Re: [PATCH v2 20/20] KVM: x86: Use gfn_to_pfn_cache for record_steal

The Linux Kernel Mailing List
 help / color / mirror / Atom feed

* Re: [PATCH v2 20/20] KVM: x86: Use gfn_to_pfn_cache for record_steal_time
       [not found] <20260530061932.7849D1F00893@smtp.kernel.org>
@ 2026-06-02 12:29 ` David Woodhouse
  2026-06-09  0:45   ` Sean Christopherson
  0 siblings, 1 reply; 3+ messages in thread
From: David Woodhouse @ 2026-06-02 12:29 UTC (permalink / raw)
  To: sashiko-bot
  Cc: seanjc, pbonzini, tglx, mingo, bp, dave.hansen, x86, hpa, kvm,
	linux-kernel, sashiko-reviews, stollmc, dwmw

[-- Attachment #1: Type: text/plain, Size: 2108 bytes --]

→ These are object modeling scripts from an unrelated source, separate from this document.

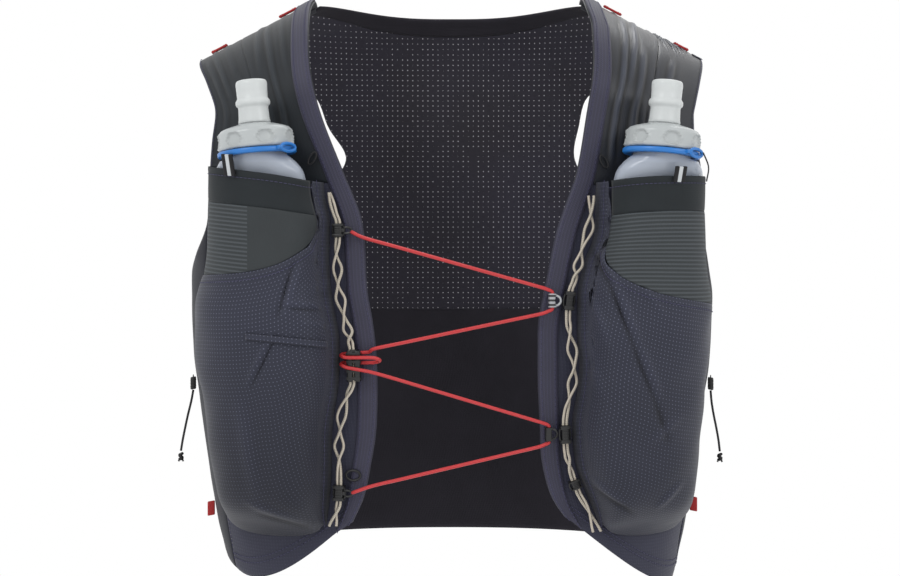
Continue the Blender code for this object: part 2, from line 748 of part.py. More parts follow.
for side, tag in ((-1, "_l"), (1, "_r")):
    mouth, seam = (1, 2) if side < 0 else (3, 4)

    grid = []
    for j in range(3):
        line = []
        for i in range(12):
            u = mesh_share * i / 11
            top = read(mouth_rows, mouth, u)
            line.append(pocket_point(side, u, (top - band_share * j / 2) * vest_height))
        grid.append(line)
    shell("pocket_band" + tag, grid, 0.0, pocket_cloth, mesh_dark, 0.8)

    grid = []
    for j in range(5):
        line = []
        for i in range(12):
            u = mesh_share * i / 11
            top = read(mouth_rows, mouth, u) - band_share - 0.0012
            end = read(mouth_rows, seam, u) + 0.0012
            if end > top - 0.004:
                end = top - 0.004
            line.append(pocket_point(side, u, mix(top, end, j / 4) * vest_height))
        grid.append(line)
    shell("pocket_mesh" + tag, grid, 0.0, pocket_cloth, mesh_dark, 0.85)

    grid = []
    for j in range(12):
        line = []
        for i in range(14):
            u = mesh_share * i / 11 if i < 12 else mix((mesh_share + 1) / 2, 1.0, i - 12)
            start = read(mouth_rows, seam, u) - 0.0016
            lowest = read(mouth_rows, mouth, u) - band_share - 0.0080
            start = min(start, lowest)
            if i > 11:
                start = read(mouth_rows, mouth, u)
            end = pocket_end + pocket_sag * 4 * u * (1 - u)
            line.append(pocket_point(side, u, mix(start, end, (j / 11) ** 0.9) * vest_height))
        grid.append(line)
    shell("lower_pocket" + tag, grid, 0.0, pocket_cloth, indigo_light, 0.8)


def lean_frame(side):
    """Frame at the flask's neck: its Z axis leans out and back as the flask stands."""
    z = neck_level * vest_height
    base, across, out = flask_frame(side, z)
    middle = base + out * (cap_radius + 0.0018)
    up = (Vector((0.0, 0.0, 1.0)) + across * neck_lean + out * -neck_tip).normalized()
    right = up.cross(out).normalized()
    ahead = up.cross(right).normalized()
    return Matrix((
        (right.x, ahead.x, up.x, middle.x),
        (right.y, ahead.y, up.y, middle.y),
        (right.z, ahead.z, up.z, middle.z),
        (0.0, 0.0, 0.0, 1.0),
    ))


for side, tag in ((-1, "_l"), (1, "_r")):
    frame = lean_frame(side)
    # height down the flask (share of flask_length), half width, half depth (shares)
    body_rows = [
        (0.000, 0.800, 0.980),
        (0.030, 0.940, 0.940),
        (0.075, 0.980, 0.920),
        (0.160, 0.980, 0.960),
        (0.500, 1.000, 0.980),
        (0.780, 1.000, 0.980),
        (0.910, 0.960, 0.900),
        (0.970, 0.820, 0.620),
        (1.000, 0.600, 0.180),
    ]
    sides = 12
    outer, inner = [], []
    for down, wide, deep in body_rows:
        z = frame.translation.z - ring_height - shoulder_drop - down * flask_length
        base, across, out = flask_frame(side, z)
        blend = max(0.0, 1 - down / 0.16) ** 1.5
        middle = base + out * (2 * gap + flask_half_depth)
        lined = frame @ Vector((0.0, 0.0, z - frame.translation.z))
        middle = middle.lerp(Vector((lined.x, lined.y, z)), blend)
        for rings, thin in ((outer, 0.0), (inner, flask_wall)):
            a = flask_half_width * wide - thin
            b = flask_half_depth * deep - thin
            lift = thin if down > 0.99 else 0.0
            ring = []
            for i in range(sides):
                turn = math.tau * i / sides
                ring.append(middle + across * (a * math.cos(turn)) + out * (b * math.sin(turn))
                            + Vector((0.0, 0.0, lift)))
            rings.append(ring)
    neck = []
    base, across, out = flask_frame(side, frame.translation.z)
    local = frame.inverted().to_3x3() @ across
    start = math.atan2(local.y, local.x)
    spin = 1.0 if across.cross(out).z > 0 else -1.0
    foot_height = -ring_height - 0.0012
    for radius, height in ((neck_radius, foot_height), (neck_radius, neck_height),
                           (neck_radius - 0.0016, neck_height), (neck_radius - 0.0016, foot_height)):
        ring = []
        for i in range(sides):
            turn = start + spin * math.tau * i / sides
            ring.append(frame @ Vector((radius * math.cos(turn), radius * math.sin(turn), height)))
        neck.append(ring)
    rings = outer[::-1] + neck + inner
    loops("flask" + tag, rings, film, 0.15)

    # radius, height of the cap's closed outline, the thread side first
    profile = [
        (neck_radius + 0.0005, 0.0), (cap_radius - 0.0010, 0.0), (cap_radius, 0.0020),
        (cap_radius - 0.0006, cap_height * 0.62), (cap_radius * 0.90, cap_height * 0.76),
        (valve_radius * 1.12, cap_height), (0.0030, cap_height),
        (0.0030, neck_height + 0.0008), (neck_radius + 0.0005, neck_height + 0.0008),
    ]
    lifted = frame @ Matrix.Translation((0, 0, 0.0003))
    cap = turned("flask_cap" + tag, lifted, profile, 16, frosted, 0.35, 0.0012)
    pivot(cap, frame.translation)
    top = cap_height + 0.0003 + 0.0004
    r = valve_radius
    profile = [
        (r * 0.50, 0.0), (r, 0.0), (r * 1.00, valve_height * 0.34), (r * 1.10, valve_height * 0.42),
        (r * 1.10, valve_height * 0.52), (r * 0.99, valve_height * 0.60),
        (r * 1.02, valve_height * 0.92), (r * 0.86, valve_height),
        (0.0012, valve_height), (0.0012, valve_height - valve_wall),
        (r * 0.50, valve_height - valve_wall),
    ]
    seat = frame @ Matrix.Translation((0, 0, top))
    valve = turned("bite_valve" + tag, seat, profile, 10, frosted, 0.5)
    pivot(valve, frame.translation)

    profile = [
        (neck_radius + 0.0005, -ring_height - 0.0003), (cap_radius + 0.0004, -ring_height - 0.0003),
        (cap_radius + 0.0004, -0.0003), (neck_radius + 0.0005, -0.0003),
    ]
    turned("cap_ring" + tag, frame, profile, 16, ring_blue, 0.4)


def panel_frame(side, x_share, z, lift):
    """Point over the front with its across, outward and upward axes."""
    point, normal = front_at(side, x_share, z)
    above = front_at(side, x_share, z + 0.004)[0]
    up = (above - point).normalized()
    across = up.cross(normal).normalized()
    return point + normal * lift, across, normal, up


for side, tag in ((-1, "_l"), (1, "_r")):
    rows = pick(daisy_rows, side)
    strands = ([], [])
    heights = [rows[0][0]]
    for a, b in zip(rows, rows[1:]):
        heights += [mix(a[0], b[0], 0.5), b[0]]
    for at in heights:
        x_share, turns, spread = (read(rows, c, at) for c in (1, 2, 3))
        middle, across, normal, up = panel_frame(side, x_share, at * vest_height, daisy_lift)
        phase = math.tau * turns
        half = daisy_orbit / 2
        offset = across * (half * spread * math.cos(phase)) + normal * (half * math.sin(phase))
        strands[0].append(middle - offset)
        strands[1].append(middle + offset)
    tube("daisy_cord" + tag, strands[0], daisy_diameter, cream, 4, 0.9)
    tube("daisy_wave" + tag, strands[1], daisy_diameter, cream, 4, 0.8)

for name, (side, top, end, half) in blocks.items():
    rows = pick(daisy_rows, side)
    ends = []
    for at in (top, end):
        ends.append(panel_frame(side, read(rows, 1, at), at * vest_height, daisy_lift))
    up = (ends[0][0] - ends[1][0]).normalized()
    normal = ends[0][2]
    across = up.cross(normal).normalized()
    normal = across.cross(up)
    middle = (ends[0][0] + ends[1][0]) / 2
    tall = (ends[0][0] - ends[1][0]).length / 2
    shift = across * (half * 0.001 - 0.0036) * (1 if name == "cord_lock_l" else 0)
    body = box(name, middle + shift, (across, normal, up), (half * 0.001, block_half_depth, tall),
               black_plastic, 0.4, 0.0, 0.0008)
    slot = box("slot", middle, (across, normal, up), (0.0026, 0.0014, tall * 1.4), black_plastic)
    cut(body, slot)

for name, (top, end, x_share) in gliders.items():
    middle, across, normal, up = panel_frame(1, x_share, (top + end) / 2 * vest_height, 0.0088)
    tall = (top - end) * vest_height / 2
    mesh = bmesh.new()
    # outline across and up (mm), a bar with a rounded bow on the far side
    outline = [
        (-2.6, -1.0), (1.9, -1.0), (4.8, -0.5), (6.0, -0.2),
        (6.0, 0.2), (4.8, 0.5), (1.9, 1.0), (-2.6, 1.0),
    ]
    for deep in (-0.0026, 0.0026):
        for a, b in outline:
            mesh.verts.new(middle + across * (a * 0.001) + up * (b * tall) + normal * deep)
    mesh.verts.ensure_lookup_table()
    count = len(outline)
    mesh.faces.new(mesh.verts[:count])
    mesh.faces.new(mesh.verts[count:][::-1])
    for i in range(count):
        k = (i + 1) % count
        mesh.faces.new((mesh.verts[i], mesh.verts[k], mesh.verts[count + k], mesh.verts[count + i]))
    bar = finish(name, mesh, silver, 0.35, 0.3, smooth=False)
    hole = bmesh.new()
    turn = Matrix((across, normal, up)).transposed().to_4x4()
    bmesh.ops.create_cone(hole, cap_ends=True, segments=10, radius1=0.00165, radius2=0.00165,
                          depth=tall * 3, matrix=Matrix.Translation(middle) @ turn)
    cut(bar, finish("hole", hole, silver))
    window = box("window", middle + across * 0.0034, (across, normal, up),
                 (0.0010, 0.006, tall * 0.40), silver)
    cut(bar, window)

points = []
for z_share, x_share, lift in lace_rows:
    side = -1 if x_share < 0 else 1
    points.append(panel_frame(side, abs(x_share), z_share * vest_height, lift * 0.001)[0])
route = [points[0]]
for a, b in zip(points, points[1:]):
    count = 1 if (b - a).length < 0.03 else 2
    for k in range(1, count + 1):
        route.append(a.lerp(b, k / count))
tube("lace_cord", route, lace_diameter, lace_red, 5, 0.6)

for name, (side, x_share, drop, length, turn) in shoulder_tabs.items():
    share = x_share * chest_half_width / shoulder_half_width
    angle = side * math.degrees(math.asin(share ** (section_power / 2)))
    point, normal = place(angle, drop, cloth + gap + 0.0011)
    along = (place(angle + 1.5, drop)[0] - place(angle - 1.5, drop)[0]).normalized()
    other = normal.cross(along).normalized()
    box(name, point, (along, other, normal), (length / 2, 0.0028, 0.0010), tab_red, 0.8, 0.0, 0.0004)

for side, tag in ((-1, "_l"), (1, "_r")):
    point, normal = place(side * 84.0, edge_drop(outer_rows, side, -0.800) + 0.004, cloth + gap + 0.0030)
    other = Vector((0, 0, 1)).cross(normal).normalized()
    box("side_tab" + tag, point, (other, normal, Vector((0, 0, 1))), (0.0010, 0.0024, 0.0048), tab_red, 0.8)

for side, tag in ((-1, "_l"), (1, "_r")):
    # share across the pocket, height of the tab's foot (share), length
    u, foot_z, length = (0.435, -0.251, 0.0150) if side < 0 else (0.495, -0.261, 0.0110)
    point, normal = pocket_point(side, u, foot_z * vest_height)
    up = (Vector((0, 0, 1)) + flask_frame(side, foot_z * vest_height)[2] * 0.35).normalized()
    across = up.cross(normal).normalized()
    normal = across.cross(up)
    middle = point + normal * (pocket_cloth + gap + 0.0014) + up * (length / 2 - 0.002)
    box("loop_tab" + tag, middle, (across, normal, up), (0.0042, 0.0007, length / 2), black_plastic, 0.8)

grid = []
for j in range(2):
    line = []
    for i in range(6, 12):
        share = (i - 6) / 5
        z = mix(-0.516, -0.530, share) - 0.011 * j
        line.append(pocket_point(-1, mesh_share * i / 11, z * vest_height))
    grid.append(line)
shell("pocket_welt_l", grid, pocket_cloth + gap, pocket_cloth + gap + 0.0010, indigo, 0.8)

middle, across, normal, up = panel_frame(-1, 0.362, -0.754 * vest_height, 0.0046)
points = []
for k in range(10):
    turn = math.tau * k / 10
    points.append(middle + across * (0.0048 * math.cos(turn)) + up * (0.0034 * math.sin(turn)))
rings = []
for k, point in enumerate(points):
    ahead = (points[(k + 1) % 10] - points[k - 1]).normalized()
    side_axis = ahead.cross(normal).normalized()
    ring = []
    for i in range(4):
        turn = math.tau * i / 4
        ring.append(point + (side_axis * math.cos(turn) + normal * math.sin(turn)) * 0.0008)
    rings.append(ring)
loops("ring_lower_l", rings, black_plastic, 0.4, open_ends=True)

for side, tag in ((-1, "_l"), (1, "_r")):
    rows = pick(pull_rows, side)
    toggle_z = rows[0][0] + 0.012
    drop = edge_drop(outer_rows, side, toggle_z)
    point, normal = place(side * 86.0, drop, cloth + gap + 0.0024)
    other = Vector((0, 0, 1)).cross(normal).normalized()
    up = Vector((0, 0, 1))
    box("side_toggle" + tag, point, (other, normal, up), (0.0021, 0.0020, 0.0044),
        black_plastic, 0.4, 0.0, 0.0006)
    hang = point - up * (0.0044 + gap)
    points = []
    for z_share, away, ahead in rows:
        z = hang.z + (z_share - rows[0][0]) * vest_height
        points.append(Vector((hang.x + side * away * 0.001, hang.y + ahead * 0.001, z)))
    curve = bpy.data.curves.new("pull_cord" + tag, "CURVE")
    curve.dimensions = "3D"
    curve.bevel_depth = pull_diameter / 2
    curve.bevel_resolution = 2
    curve.use_fill_caps = True
    spline = curve.splines.new("POLY")
    spline.points.add(pull_count)
    table = [(k, p.x, p.y, p.z) for k, p in enumerate(points)]
    for k in range(pull_count + 1):
        at = (len(points) - 1) * k / pull_count
        spline.points[k].co = (read(table, 1, at), read(table, 2, at), read(table, 3, at), 1.0)
    curve.materials.append(material("pull_cord" + tag + "_finish", black_plastic, 0.8))
    cord = bpy.data.objects.new("pull_cord" + tag, curve)
    bpy.context.scene.collection.objects.link(cord)
    knot = points[-1] - up * (gap + 0.0036)
    box("cord_knot" + tag, knot, (Vector((1, 0, 0)), Vector((0, 1, 0)), up), (0.0022, 0.0020, 0.0034),
        black_plastic, 0.8, 0.0, 0.0009)
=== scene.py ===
# Running hydration vest with two soft flasks, dressed over its frame.
import math

import bmesh
import bpy
import numpy as np
from mathutils import Matrix, Vector


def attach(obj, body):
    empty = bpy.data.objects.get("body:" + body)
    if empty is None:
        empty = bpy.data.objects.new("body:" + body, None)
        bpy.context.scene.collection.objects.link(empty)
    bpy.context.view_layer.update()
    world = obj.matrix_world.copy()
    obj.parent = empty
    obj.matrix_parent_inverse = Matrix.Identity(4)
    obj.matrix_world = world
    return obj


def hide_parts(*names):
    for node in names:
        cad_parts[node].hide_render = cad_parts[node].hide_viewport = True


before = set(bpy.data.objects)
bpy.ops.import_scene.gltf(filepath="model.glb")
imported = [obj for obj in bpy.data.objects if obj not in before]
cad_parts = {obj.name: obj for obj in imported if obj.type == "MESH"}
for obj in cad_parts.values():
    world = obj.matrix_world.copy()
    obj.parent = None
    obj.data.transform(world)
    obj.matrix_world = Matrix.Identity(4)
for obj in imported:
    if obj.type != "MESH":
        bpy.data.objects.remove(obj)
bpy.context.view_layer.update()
print("frame loaded")

mm = 0.001
sides = ((-1, "_l"), (1, "_r"))
columnOf = {-1: 1, 1: 2}
east, north, upward = np.eye(3)

studio = {"lens": 120.0, "cameraAt": (-0.0014, -2.1, -0.177), "floorZ": -0.62, "sky": 1.0}

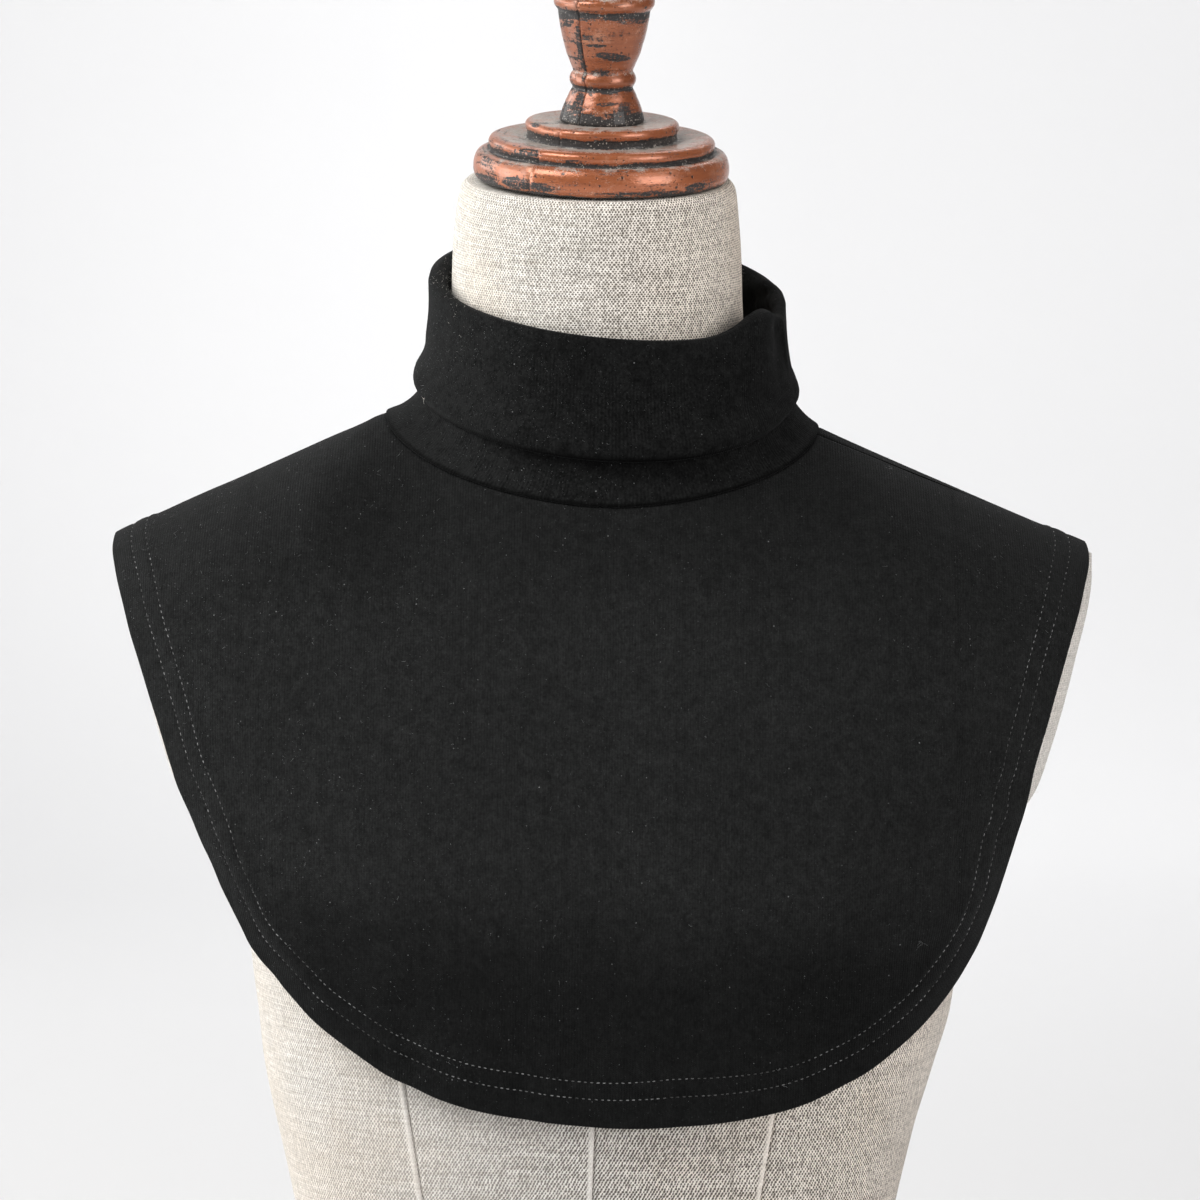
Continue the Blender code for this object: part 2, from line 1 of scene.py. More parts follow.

On Sat, 30 May 2026 06:19:32 +0000, sashiko-bot@kernel.org wrote:
> [Severity: High]
> Does this introduce a scheduling while atomic bug on non-PREEMPT_RT kernels?
>
> The CLASS(gpc_map_local, st_map) macro acquires a read_lock on gpc->lock,
> which disables preemption. While this lock is held, if the guest supports
> PV TLB flush, the code calls kvm_vcpu_flush_tlb_guest().
>
> If TDP is disabled (shadow paging), kvm_vcpu_flush_tlb_guest() calls
> kvm_mmu_sync_roots() and eventually mmu_sync_children(). This path can yield
> via cond_resched_rwlock_write(). Yielding while preemption is disabled by
> the gpc read lock will trigger a BUG.

Ah, that issue exists in the previous versions too, but it's simple
enough to fix. There's no particular timing constraint for flushing the
TLB; it just have to be done before this vCPU ever runs again. It can
just be moved to the end of the function after the lock is dropped.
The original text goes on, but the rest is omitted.